Hi, the author of original submission here.

I like your idea, especially the number of servers you used. I'm only concerned that using a full HTTP GET to measure the latency (function request_image() in src/ping.js) makes the results possibly way more random than measuring the TCP/IP RTT server-side. That is, your method seems to measure the latency in higher net layer than TCP. Anyway, nice idea :)


For me it often comes close, but seems to be unable to converge on my actual location.

It always ends up stuck south east of it. I am in San Francisco.

The other passive geo system put a larger circle right around SF when I tried it.

My guess is that none of the hosts it pings are to the north or west of me, or that they stick the hosts on a grid that doesn't wrap around to the nearest location, so it is biased towards the east/south.


I can say for sure I am not in Chicago. But at least it got the right country. Incidentally at one point it circled almost my exactly location and then proceeded to walk elsewhere.

Update: I tried a second time. The second time it actually nailed my location pretty closely. The circle actually enclosed the state I'm actually in. The third time it was off again but at least close than the first.


Why not also include TTL field from IP header.


I ran it 3 times from my iPhone in Tokyo. Results were Iran/Afghanistan, China/Taiwan, and Saudi Arabia.


The creator of the NLNOG RING did a very good job of this using all ~400 servers around the world, as an experiment. Was pretty accurate. http://map.ring.nlnog.net/ (That triangulation service is now gone, I think)


Idea is good however needs more refinement. Currently it detects way wrong at least for me (Europe)
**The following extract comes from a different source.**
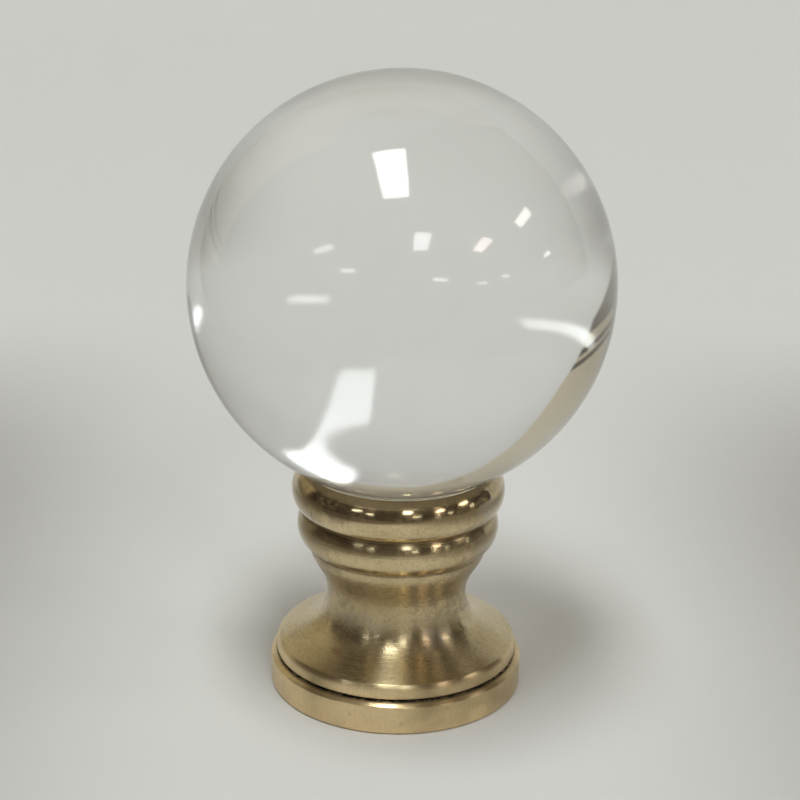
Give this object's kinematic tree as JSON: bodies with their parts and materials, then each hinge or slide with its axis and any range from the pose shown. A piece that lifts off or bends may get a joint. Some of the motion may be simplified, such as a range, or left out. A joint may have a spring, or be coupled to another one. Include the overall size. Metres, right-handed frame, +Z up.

Sometimes running it twice gives better results


It is close. Really nice effect and visual feedback while it is hitting each location.


This has apparently actually identified my antipode. I also feel like circling entire continents doesn't count...


Not even the right continent for me.


It worked pretty well for me. The center of the circle was about a 45 minute drive to NYC.


Apparently Japan is smack in the middle of the Atlantic. Who knew?


A couple million people between me and the geolocation guess.